- March 24, 2014
- Posted by: Josiah Hincks Solicitors
- Category: Employment Law Updates
A part-time nurse who sought substantial compensation for the loss of almost 20 years’ worth of pension rights has failed to convince the Employment Appeal Tribunal (EAT) that her employer failed to take reasonable steps to draw her attention to her entitlement to opt into the NHS pension scheme.
Between 1991 and 2010, it had been open to the nurse to participate in the scheme but she had not done so. She argued successfully before an Employment Tribunal (ET) that her employer, an NHS Trust, was under an implied contractual obligation to notify her of her right to take part in the scheme.
However, the ET rejected her claim after finding that the Trust had taken reasonable steps to publicise the relevant changes in pension rules to its more than 5,000 staff by placing posters on staff noticeboards and by stapling leaflets to employees’ payslip envelopes.
It was not disputed that the nurse had been genuinely unaware of her eligibility to join the scheme. She said that her husband had hoarded all her payslips, none of which showed any signs of a leaflet having been attached. She had not seen the notices as she frequently worked away from the hospital premises.
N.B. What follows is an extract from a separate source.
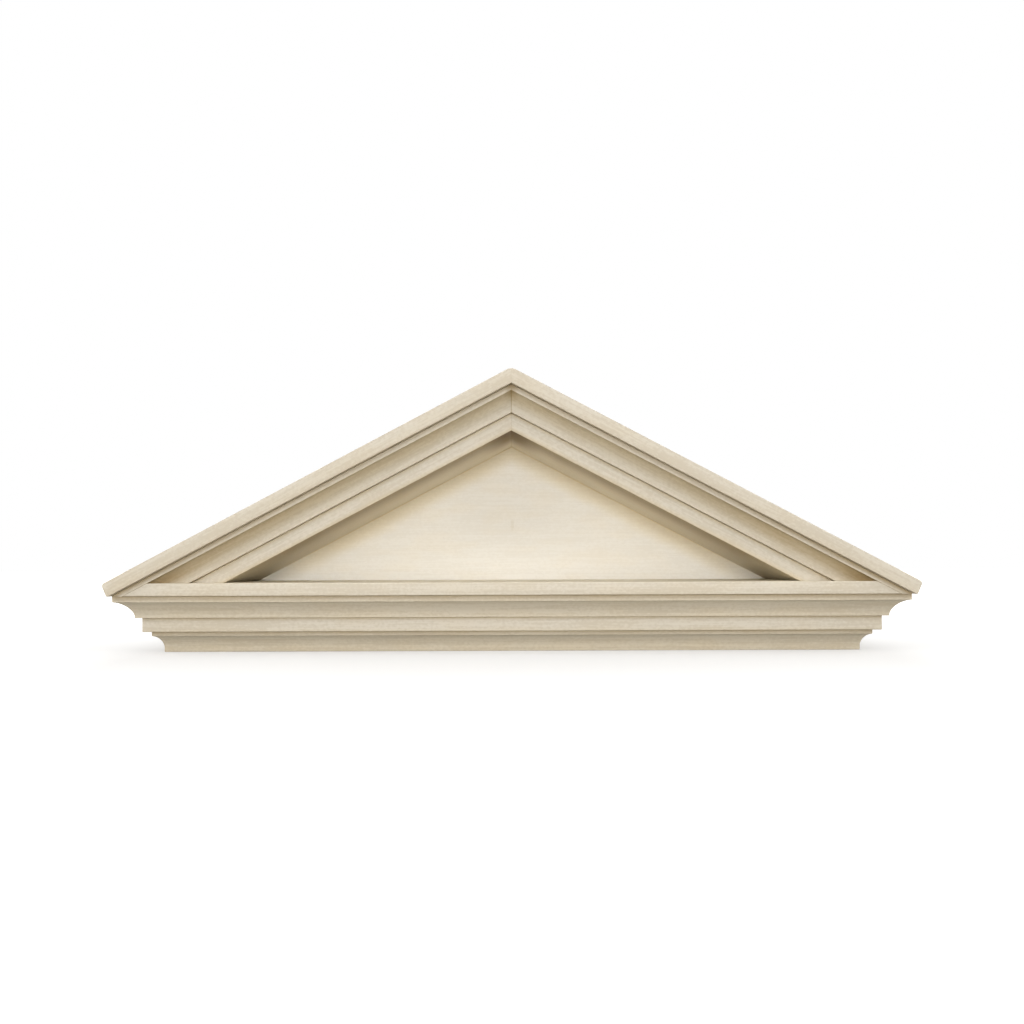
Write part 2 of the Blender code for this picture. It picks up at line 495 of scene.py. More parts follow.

However, in dismissing her appeal, the EAT found that the Trust had taken adequate steps to alert its staff to the changes in the rules. Although a small number of part-time staff had complained of not receiving the leaflet, the method used by the Trust to communicate with its employees – although it was ‘not perfect’ and ‘could have been more efficient’ – was honoured by time and reasonable.